Creation timestamp. <POSIXct(1)> | NULL. NULL (default) stamps the current time into datasetJSONCreationDateTime; freeze it for byte-stable output.

strict

Suppress the _artoo extension block. <logical(1)>: default FALSE. See write_json(): the same extension semantics apply to the metadata line.

Value

The input x, invisibly, so a write can sit mid-pipeline.

Details

Bounded memory, both directions. The writer streams slabs of per-column JSON literals and read_ndjson() parses slab-sized line batches, so a multi-million-row dataset never materializes a whole rows array the way the .json codec must. A .ndjson.gz path gzips the stream transparently.

See also

read_ndjson() for the inverse; write_json() for the array-form file; write_dataset() for the generic dispatcher.

Examples

spec <- artoo_spec(cdisc_adam_datasets, cdisc_adam_variables, codelists = cdisc_codelists)

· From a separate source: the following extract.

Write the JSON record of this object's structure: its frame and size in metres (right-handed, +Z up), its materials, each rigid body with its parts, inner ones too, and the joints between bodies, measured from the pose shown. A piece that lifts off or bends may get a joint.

# ---- Example 1: write a conformed dataset as NDJSON ----
#
# apply_spec() attaches the metadata; write_ndjson() streams the metadata
# line and one row per line.
adsl <- apply_spec(cdisc_adsl, spec, "ADSL", conformance = "off")
path <- tempfile(fileext = ".ndjson")
write_ndjson(adsl, path)
readLines(path, n = 2)[2]
#> [1] "[\"CDISCPILOT01\",\"01-701-1015\",\"1015\",\"701\",\"701\",\"Placebo\",\"Placebo\",0,\"Placebo\",0,19725,19906,182,0,0,63,\"<65\",1,\"YEARS\",\"WHITE\",1,\"F\",\"HISPANIC OR LATINO\",\"Y\",\"Y\",\"Y\",\"Y\",\"Y\",\"Y\",null,null,null,25.100000000000001,\"25-<30\",147.30000000000001,54.399999999999999,16,18382,43.899999999999999,\">=12\",19718,\"2014-01-02\",\"2014-07-02\",12,19906,\"COMPLETED\",\"Completed\",23]"

# ---- Example 2: gzip the stream via the file extension ----
#
# A .ndjson.gz path compresses transparently; read_ndjson() inflates it.
gz <- tempfile(fileext = ".ndjson.gz")
write_ndjson(adsl, gz)
nrow(read_ndjson(gz))
#> [1] 60